The Importance of Acupuncture Seasonal Treatments

Traditionally Chinese Medicine links the changes in nature with our physical and emotional health.

seasonal treatment

Autumn is considered the season of the Lung and Large Intestine; and the Metal element.
In the fall our respiratory system becomes more susceptible to colds, coughs, asthma, bronchitis and even pneumonia.
Our digestive transit slows down due to the reduced intake of water and there is a tendency towards constipation.
Emotionally we transition from the open exuberance of summer to a time of pulling inward and gathering together.
Feelings of loss and grief, attributed to the metal element, are more noticeable in the fall.
Receiving a seasonal acupuncture treatment and some nutritional counseling helps transitioning in good health.

Acupuncture and the Immune System

Acupuncture has a strong effect on the immune system.
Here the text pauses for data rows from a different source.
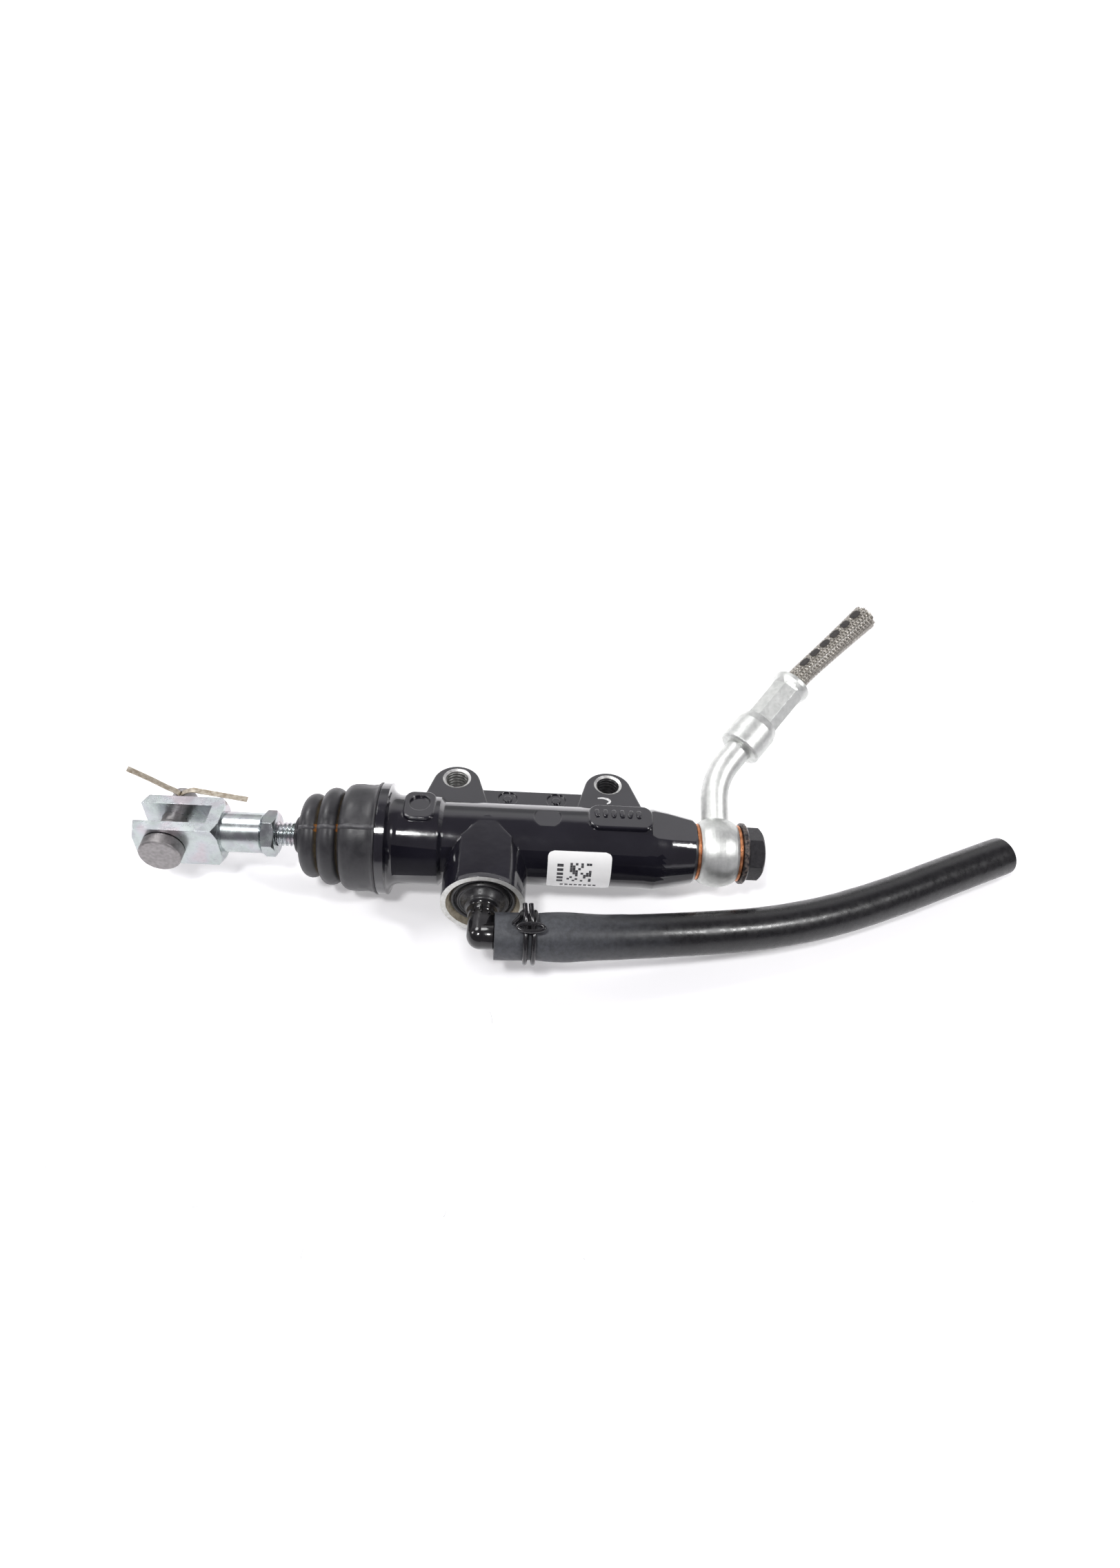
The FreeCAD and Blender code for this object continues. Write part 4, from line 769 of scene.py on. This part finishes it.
def make_hose(rubber):
    path = route_points(HOSE_ROUTE, "feed_hose_line")
    reach, reaches = 0.0, []
    for i, point in enumerate(path):
        reach += (point - path[i - 1]).length if i else 0.0
        reaches.append(reach)
    sides, bore_rad = 56, 3.0
    around = frames(path, Z)
    outer, inner = [], []
    for point, r, turned in zip(path, reaches, around):
        wear_and_seam_highlight = 0.05 * math.exp(-(reaches[-1] - r) / 0.5)
        ring, bore = [], []
        for angle in even_angles(sides):
            out = outward(turned, angle)
            spot = Vector((r * 0.22, math.cos(angle) * 1.5, math.sin(angle) * 1.5))
            ring.append(point + out * (hose_radius(r) + 0.05 * noise.noise(spot) - wear_and_seam_highlight))
            bore.append(point + out * bore_rad)
        outer.append(ring)
        inner.append(bore)
    forward = around[-1][0]
    cut = []
    for share in (0.02, 0.25, 0.5, 0.75, 0.98):
        ring = []
        for k, (a, b) in enumerate(zip(outer[-1], inner[-1])):
            rough = 0.16 * noise.noise(Vector((k * 0.5, share * 5, 1))) if 0.1 < share < 0.9 else 0.0
            ring.append(a.lerp(b, share) + forward * (0.18 * math.sin(math.pi * share) + rough))
        cut.append(ring)
    near = [[a.lerp(b, share) - around[0][0] * 0.12 * math.sin(math.pi * share) for a, b in
             zip(outer[0], inner[0])] for share in (0.9, 0.5, 0.1)]
    rings = outer + cut + inner[::-1] + near
    hose = skin("feed_hose_rubber", rings, rubber, loop=True, sharp=50)
    return finish_piece(hose, "inlet_set", "hose_rubber", "feed_hose"), path


def make_clip(steel):
    """Double-wire spring clip: two coils, an oval cross loop, two upright ends, two fanned wires."""
    centre = Vector((0.6, BORE.y - 28.65, BORE.z - 0.1))
    radius, wire = 5.72, 0.55
    made = []

    def on_hose(x, elevation, rise=0.0):
        """A point over the hose, 'elevation' degrees up from the side away from the ears."""
        a = math.radians(elevation)
        return centre + Vector((x, -math.cos(a) * (radius + rise), math.sin(a) * (radius + rise)))

    for x in (-0.93, 0.93):
        ring = [on_hose(x, angle) for angle in range(0, 360, 6)]
        made.append(sweep("coil", ring, lambda share: disc(wire, 14), steel, first=X, closed=True))
    for x, top in ((-0.85, -1.4), (0.55, -0.02)):
        up = [on_hose(x, 62, 0.05), on_hose(x, 74, 0.75), on_hose((x + top) / 2, 92, 1.9),
              on_hose(top, 110, 3.2)]
        path = dense_tips(flowing(up, 6))
        made.append(sweep("end", path, round_wire(wire, 14, 0.5, 6.5), steel, first=X))
    for side, near, far in ((-1, -2.5, -4.0), (1, 1.35, 1.5)):
        fan = [on_hose(side * 0.95, 150, 0.15), on_hose((side * 0.95 + near) / 2, 118, 0.5),
               on_hose(near, 95, 0.7), on_hose(far, 77, 0.8)]
        made.append(sweep("fan", flowing(fan, 6), round_wire(wire, 14, 0.4, 8.0), steel, first=X))
    tilt = math.radians(71)
    out = Vector((0, -math.cos(tilt), math.sin(tilt)))
    across = Vector((0, math.sin(tilt), math.cos(tilt)))
    loop = [centre + out * (radius + 1.6) + X * (2.95 * math.cos(a) + 0.15)
            + across * (0.9 * math.sin(a)) for a in even_angles(48)]
    made.append(sweep("loop", loop, lambda share: disc(0.46, 14), steel, first=out, closed=True))
    return finish_piece(join(made, "hose_clip_wire"), "inlet_set", "clip_steel", "hose_clip")


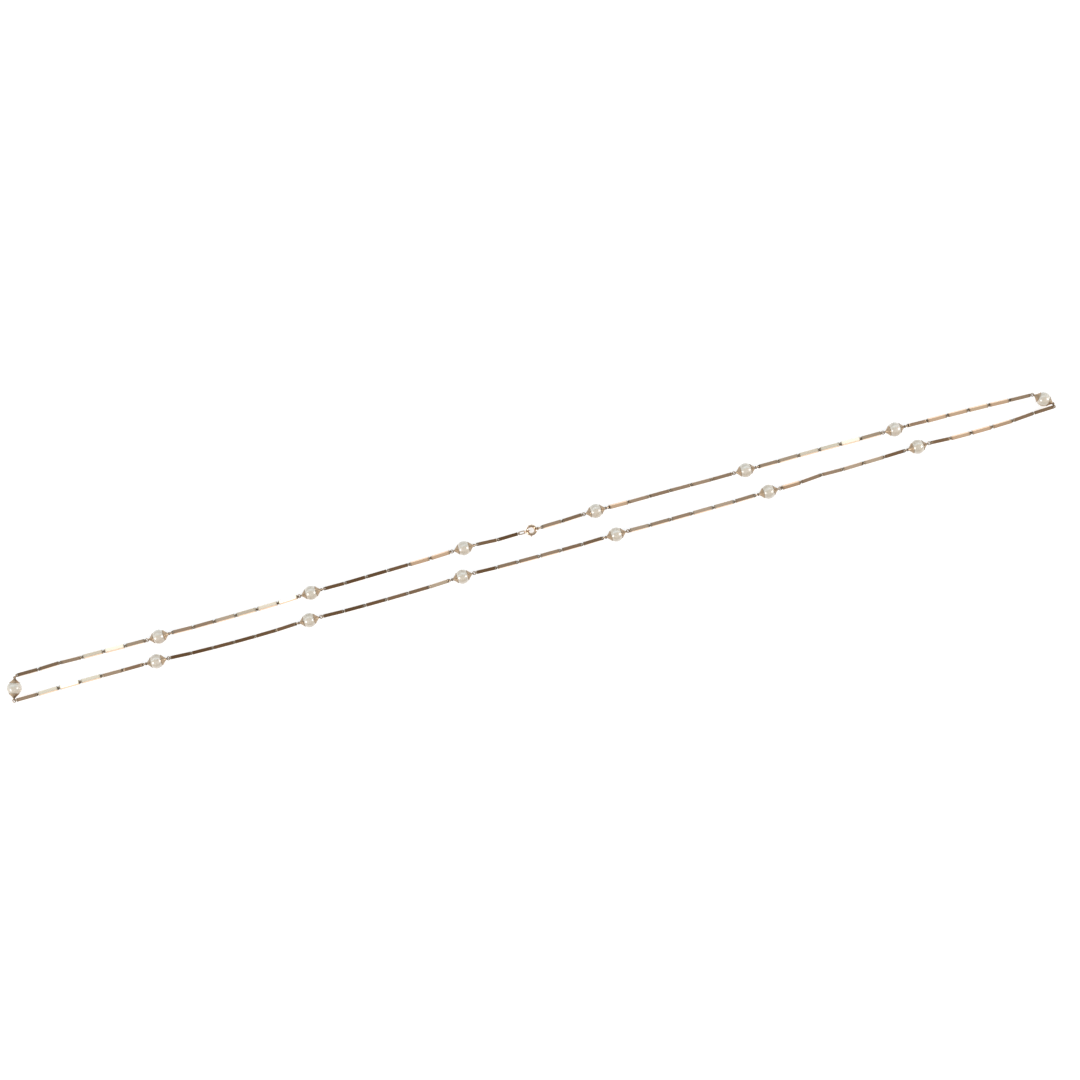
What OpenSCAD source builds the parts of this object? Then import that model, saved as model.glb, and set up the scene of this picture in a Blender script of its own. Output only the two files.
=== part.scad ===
// Long gold chain: square bars linked eye in eye, round pearls between conical caps, and a spring ring.
// It lies as a closed loop on the XY plane, long axis along X, with +Z up.
// Chain order starts at the spring ring, goes to +X, turns at a pearl, comes back and turns again.

/* [Pearls] */
// Diameter of a pearl
pearl_d = 6.0; // [5.6:0.1:6.2]
// Diameter of the hole drilled through a pearl
pearl_bore_d = 0.9; // [0.9:0.05:1.2]
// Diameter of the pin soldered between the two caps
pin_d = 0.7; // [0.5:0.05:0.7]
// Widest diameter of a conical cap
cap_d = 4.4; // [4.3:0.1:4.6]
// Distance from the pearl's centre to the end of a cap's cone
cap_reach = 4.15; // [4.1:0.05:4.3]

/* [Bars] */
// Length of a bar without its eyes
bar_len = 7.92; // [7.85:0.05:8.05]
// Side of a bar's square section
bar_side = 1.45; // [1.2:0.05:1.5]
// Chamfer along a bar's edges
bar_chamfer = 0.12; // [0.05:0.01:0.2]

/* [Links] */
// Diameter of the wire of the eyes and small rings
wire_d = 0.26; // [0.2:0.01:0.26]
// Mean radius of the eye at a bar's end
eye_r = 0.5; // [0.48:0.01:0.52]
// Distance from a bar's end to the centre of its eye
eye_stand = 0.35; // [0.33:0.01:0.37]
// Mean radius of the loop on a cap
loop_r = 0.42; // [0.42:0.01:0.46]
// Mean radius of the ring between a cap and a bar
ring_r = 0.66; // [0.64:0.01:0.7]

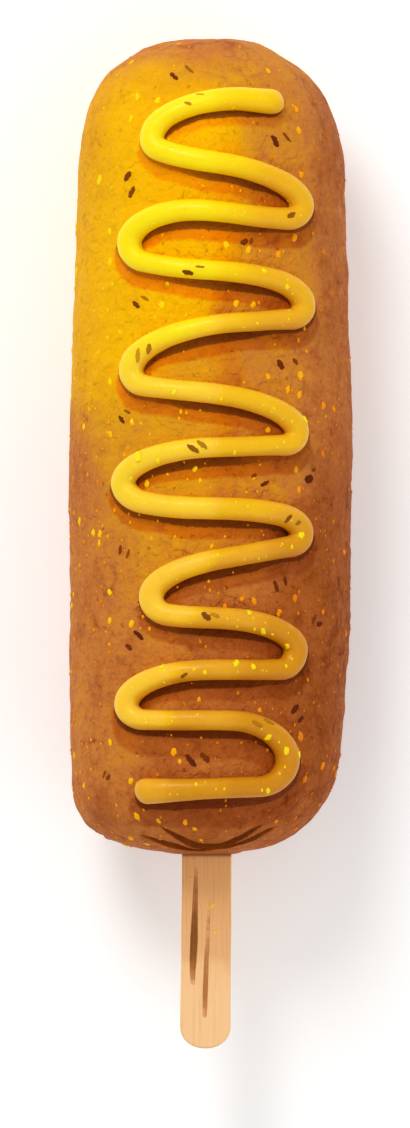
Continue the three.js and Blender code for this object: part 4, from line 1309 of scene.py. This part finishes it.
def crust_material():
    m = Nodes("fried_crust")
    tone = m.attr("tone")
    mottle = m.noise(190, 4, 0.62)          # patches of about 5 mm
    fine = m.noise(1150, 5, 0.62)           # crumb of about 1 mm
    grit = m.noise(3800, 2, 0.6)
    # small bubbles that burst and set, each a low dome with a darker rim
    warp = m.tree.nodes.new("ShaderNodeTexNoise")
    warp.inputs["Scale"].default_value = 420
    m.link(m.coord, warp.inputs["Vector"])
    bent = m.tree.nodes.new("ShaderNodeMixRGB")
    bent.blend_type = "LINEAR_LIGHT"
    bent.inputs[0].default_value = 0.0011
    m.link(m.coord, bent.inputs[1])
    m.link(warp.outputs["Color"], bent.inputs[2])
    bubble = m.cells(430, vector=bent.outputs[0])
    small = m.cells(980, vector=bent.outputs[0])
    domes = m.math("SUBTRACT", 1.0, m.math("MULTIPLY", bubble, m.math("MULTIPLY", bubble, 1.9)))
    beads = m.math("SUBTRACT", 1.0, m.math("MULTIPLY", small, m.math("MULTIPLY", small, 1.9)))
    puffy = m.span(m.noise(150, 2), 0.40, 0.62)
    # the gold is more even than the brown
    uneven = m.span(tone, 0.05, 0.45, 0.34, 1.0)
    vary = m.math("MULTIPLY", m.math("SUBTRACT", mottle, 0.5), 0.28)
    vary = m.math("ADD", vary, m.math("MULTIPLY", m.math("SUBTRACT", fine, 0.5), 0.36))
    vary = m.math("ADD", vary, m.math("MULTIPLY", m.math("SUBTRACT", grit, 0.5), 0.18))
    vary = m.math("ADD", vary, m.math("MULTIPLY", m.math("SUBTRACT", 0.62, domes), m.math("MULTIPLY", puffy, 0.12)))
    t = m.math("ADD", tone, m.math("MULTIPLY", vary, uneven))
    col = m.ramp(t, CRUST_RAMP)
    # painted shade: the hollows of the crumb are darker and more orange than its crests
    hollow = m.span(fine, 0.36, 0.50, 0.55, 0.0)
    col = m.mix(hollow, col, m.mix(1.0, col, (1.0, 0.84, 0.55, 1), "MULTIPLY"))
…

People that receive regular treatments have less colds and allergies.
The activity of natural killer cells and the production of antibodies are enhanced by acupuncture.
Recent research in cancer patients has shown that acupuncture stimulates platelet production and prevents the decrease in white blood cells after chemotherapy and radiation.

 

Beneficial Foods for Fall

Oats

  • Whole oats can help in reducing cholesterol by trapping it and moving it faster through the intestines.
  • Oats stop the oxidation of cholesterol, the process that makes it stick to our arteries.
  • Oats can help prevent colon cancer by binding toxins and acid.
  • Oats help us regulate blood sugar by slowing the absorption of carbohydrates.
  • Oats enhance the immune system by stimulating the production of natural killer cells

Sweet Potatoes and Yams

  • Good source of DHEA, a precursor to many hormones like estrogen, progesterone and testosterone and important for antiaging
  • Contain more beta carotene and vitamin C than carrots.

Apples

  • Rich in pectin, a form of fiber, helps lower cholesterol and prevents colon cancer.